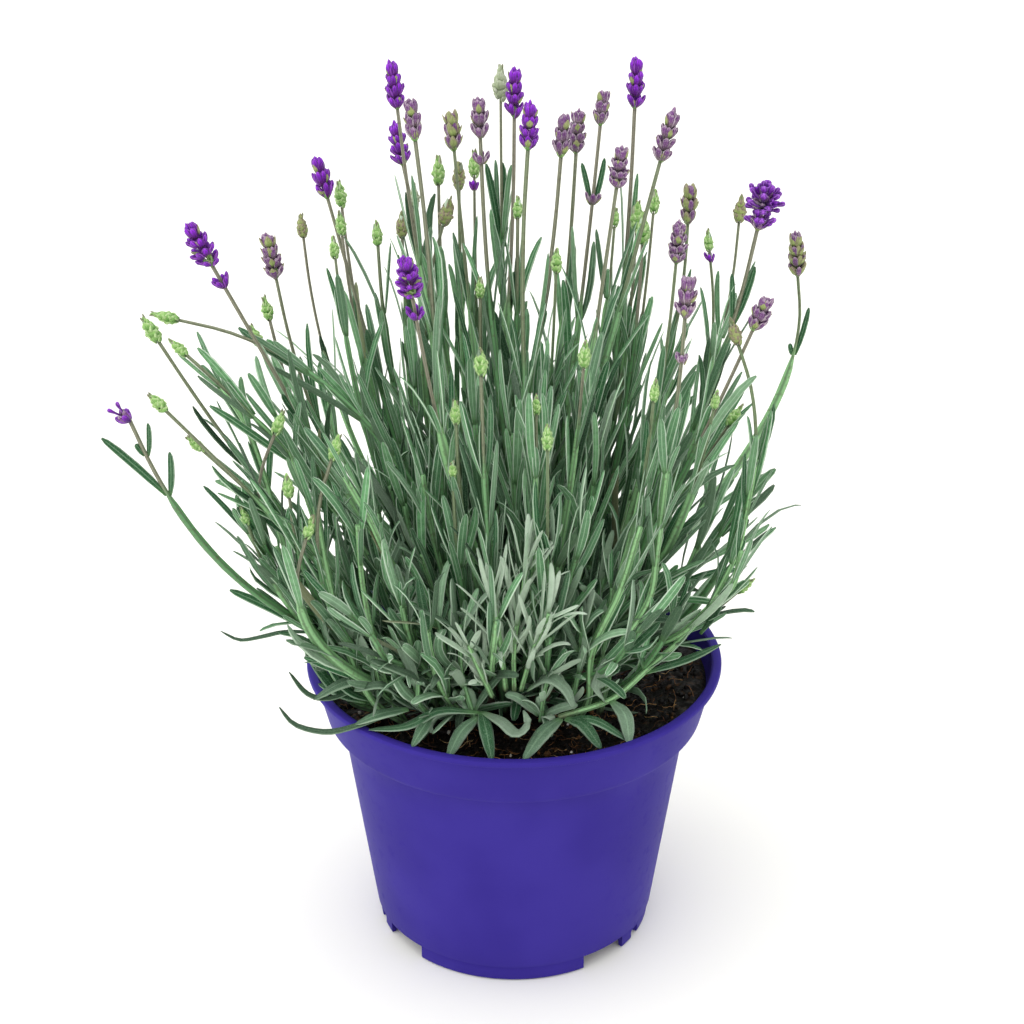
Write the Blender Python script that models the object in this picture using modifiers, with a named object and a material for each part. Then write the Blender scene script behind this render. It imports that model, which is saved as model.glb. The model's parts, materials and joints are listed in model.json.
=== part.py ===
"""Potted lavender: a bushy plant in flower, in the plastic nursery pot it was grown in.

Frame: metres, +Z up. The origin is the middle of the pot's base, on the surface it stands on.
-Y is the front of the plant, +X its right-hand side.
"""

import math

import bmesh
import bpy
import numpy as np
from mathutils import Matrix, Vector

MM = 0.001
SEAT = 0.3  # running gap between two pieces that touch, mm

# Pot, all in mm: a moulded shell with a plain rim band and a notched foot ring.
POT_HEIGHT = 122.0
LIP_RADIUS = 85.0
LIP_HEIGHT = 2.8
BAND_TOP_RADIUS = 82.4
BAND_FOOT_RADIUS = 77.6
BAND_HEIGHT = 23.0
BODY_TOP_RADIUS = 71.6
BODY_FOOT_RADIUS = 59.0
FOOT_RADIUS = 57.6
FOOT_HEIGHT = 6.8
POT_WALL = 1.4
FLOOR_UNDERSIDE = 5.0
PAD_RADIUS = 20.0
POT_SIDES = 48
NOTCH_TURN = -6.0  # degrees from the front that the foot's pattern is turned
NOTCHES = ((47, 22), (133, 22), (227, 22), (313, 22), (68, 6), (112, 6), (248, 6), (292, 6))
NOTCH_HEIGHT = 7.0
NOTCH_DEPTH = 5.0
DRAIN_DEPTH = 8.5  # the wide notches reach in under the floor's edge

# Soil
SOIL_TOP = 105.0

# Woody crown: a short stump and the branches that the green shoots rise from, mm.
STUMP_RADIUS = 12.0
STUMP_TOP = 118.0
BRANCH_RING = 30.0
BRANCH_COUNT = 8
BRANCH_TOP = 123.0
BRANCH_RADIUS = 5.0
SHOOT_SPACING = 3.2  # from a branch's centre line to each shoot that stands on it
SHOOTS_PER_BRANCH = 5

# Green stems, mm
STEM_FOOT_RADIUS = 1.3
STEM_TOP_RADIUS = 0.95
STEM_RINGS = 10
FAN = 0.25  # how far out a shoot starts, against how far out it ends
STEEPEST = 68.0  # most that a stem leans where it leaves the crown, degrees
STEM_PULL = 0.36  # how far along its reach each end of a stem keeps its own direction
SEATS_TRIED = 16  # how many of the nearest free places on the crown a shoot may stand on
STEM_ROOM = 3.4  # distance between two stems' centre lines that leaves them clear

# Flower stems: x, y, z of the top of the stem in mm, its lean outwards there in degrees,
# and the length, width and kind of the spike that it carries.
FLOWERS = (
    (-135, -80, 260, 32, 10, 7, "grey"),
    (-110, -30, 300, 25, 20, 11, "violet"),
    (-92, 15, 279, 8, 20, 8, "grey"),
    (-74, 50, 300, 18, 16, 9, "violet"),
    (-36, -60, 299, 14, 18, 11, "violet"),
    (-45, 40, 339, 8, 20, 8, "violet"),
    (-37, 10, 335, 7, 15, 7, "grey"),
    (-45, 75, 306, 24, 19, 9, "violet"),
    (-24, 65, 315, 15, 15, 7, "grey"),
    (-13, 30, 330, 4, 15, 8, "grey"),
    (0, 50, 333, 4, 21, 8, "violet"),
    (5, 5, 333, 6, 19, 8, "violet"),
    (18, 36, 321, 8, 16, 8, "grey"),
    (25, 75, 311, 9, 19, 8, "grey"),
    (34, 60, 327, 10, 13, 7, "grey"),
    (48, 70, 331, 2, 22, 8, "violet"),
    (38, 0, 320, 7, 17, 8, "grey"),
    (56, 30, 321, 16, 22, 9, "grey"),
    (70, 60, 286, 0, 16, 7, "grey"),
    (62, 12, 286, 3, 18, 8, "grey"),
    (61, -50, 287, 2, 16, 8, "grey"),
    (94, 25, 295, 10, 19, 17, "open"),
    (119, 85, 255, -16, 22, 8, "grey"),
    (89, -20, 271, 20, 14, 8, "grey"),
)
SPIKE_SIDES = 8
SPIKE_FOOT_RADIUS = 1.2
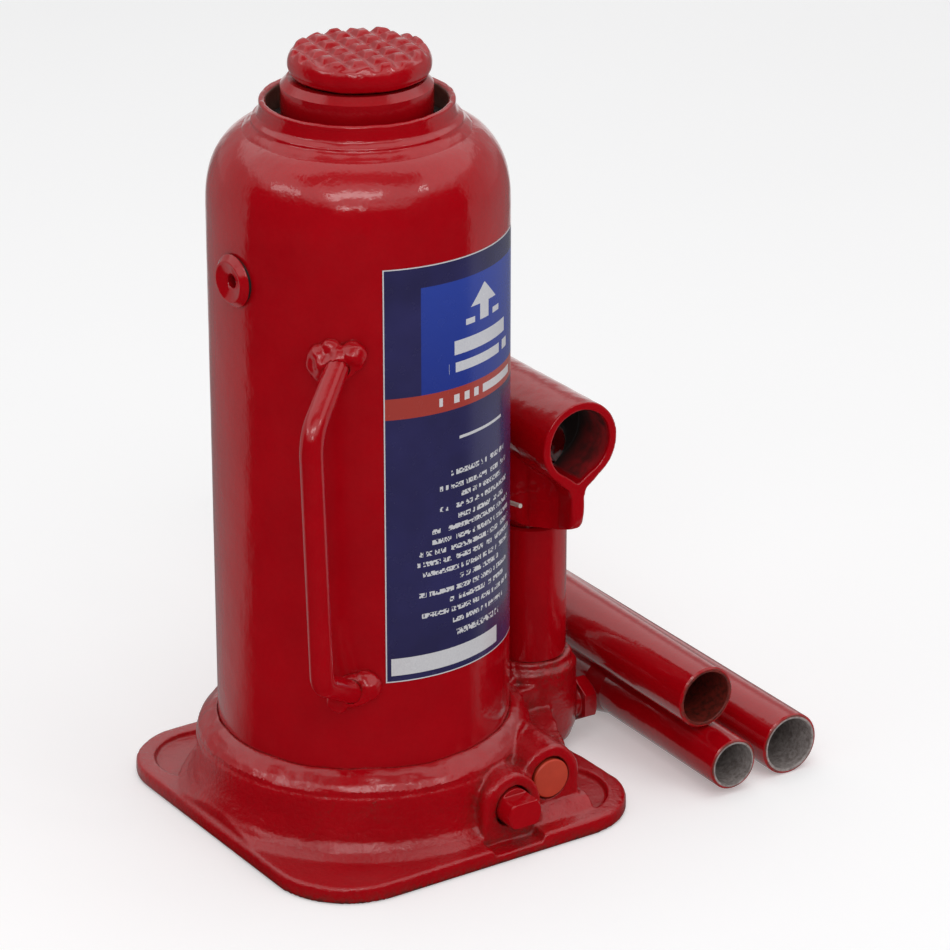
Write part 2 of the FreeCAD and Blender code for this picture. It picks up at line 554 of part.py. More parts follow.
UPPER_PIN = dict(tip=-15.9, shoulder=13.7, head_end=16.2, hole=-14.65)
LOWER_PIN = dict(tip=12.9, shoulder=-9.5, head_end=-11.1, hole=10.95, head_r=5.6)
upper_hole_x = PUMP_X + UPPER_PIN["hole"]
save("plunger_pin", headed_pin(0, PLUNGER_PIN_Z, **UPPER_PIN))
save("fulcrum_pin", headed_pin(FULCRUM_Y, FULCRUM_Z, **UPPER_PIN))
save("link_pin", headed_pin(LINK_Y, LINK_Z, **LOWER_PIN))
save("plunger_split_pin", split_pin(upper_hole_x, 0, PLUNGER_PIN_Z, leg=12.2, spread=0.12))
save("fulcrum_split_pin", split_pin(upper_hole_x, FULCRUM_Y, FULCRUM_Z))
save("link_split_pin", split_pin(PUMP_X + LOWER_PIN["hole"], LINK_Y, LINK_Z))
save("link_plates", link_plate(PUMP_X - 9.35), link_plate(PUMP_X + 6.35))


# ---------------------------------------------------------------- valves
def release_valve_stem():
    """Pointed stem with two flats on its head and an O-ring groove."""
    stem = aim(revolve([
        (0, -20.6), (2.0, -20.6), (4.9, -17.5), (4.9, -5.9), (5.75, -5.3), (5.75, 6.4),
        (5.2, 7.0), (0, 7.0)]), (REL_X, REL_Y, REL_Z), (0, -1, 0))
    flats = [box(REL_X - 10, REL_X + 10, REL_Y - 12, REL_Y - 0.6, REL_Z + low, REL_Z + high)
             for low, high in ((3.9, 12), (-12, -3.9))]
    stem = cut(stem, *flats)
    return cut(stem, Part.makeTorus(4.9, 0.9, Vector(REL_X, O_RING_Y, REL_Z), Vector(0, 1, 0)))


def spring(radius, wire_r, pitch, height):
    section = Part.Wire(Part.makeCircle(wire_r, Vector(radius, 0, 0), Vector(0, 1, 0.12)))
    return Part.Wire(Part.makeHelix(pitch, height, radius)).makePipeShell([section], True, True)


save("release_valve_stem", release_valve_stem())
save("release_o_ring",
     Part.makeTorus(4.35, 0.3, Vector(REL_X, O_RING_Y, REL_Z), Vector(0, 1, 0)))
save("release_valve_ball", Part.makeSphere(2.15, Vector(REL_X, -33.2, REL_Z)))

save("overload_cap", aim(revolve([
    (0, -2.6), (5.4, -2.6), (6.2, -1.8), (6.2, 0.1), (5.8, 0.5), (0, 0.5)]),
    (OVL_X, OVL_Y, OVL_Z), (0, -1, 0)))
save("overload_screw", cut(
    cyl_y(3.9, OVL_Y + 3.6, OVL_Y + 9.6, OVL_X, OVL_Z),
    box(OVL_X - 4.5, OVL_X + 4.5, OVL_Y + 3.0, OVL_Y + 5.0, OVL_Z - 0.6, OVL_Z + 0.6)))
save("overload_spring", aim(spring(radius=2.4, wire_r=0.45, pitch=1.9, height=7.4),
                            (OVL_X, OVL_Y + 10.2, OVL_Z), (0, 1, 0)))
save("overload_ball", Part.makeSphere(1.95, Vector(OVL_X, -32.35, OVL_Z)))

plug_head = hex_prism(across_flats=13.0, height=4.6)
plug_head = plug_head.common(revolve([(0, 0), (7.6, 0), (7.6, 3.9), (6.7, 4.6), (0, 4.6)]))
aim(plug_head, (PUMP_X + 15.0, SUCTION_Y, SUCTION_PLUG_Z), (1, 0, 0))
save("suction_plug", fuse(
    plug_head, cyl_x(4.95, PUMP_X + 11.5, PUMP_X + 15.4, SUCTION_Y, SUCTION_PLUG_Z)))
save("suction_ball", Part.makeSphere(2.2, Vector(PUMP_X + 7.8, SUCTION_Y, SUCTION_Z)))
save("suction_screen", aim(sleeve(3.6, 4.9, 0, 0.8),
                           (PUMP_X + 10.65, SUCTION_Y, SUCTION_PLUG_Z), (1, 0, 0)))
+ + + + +
• _TASK DESCRIPTION_
Your answer should be a single number: the count of lines that contain "parts".

• _SOLVED PROBLEM_
2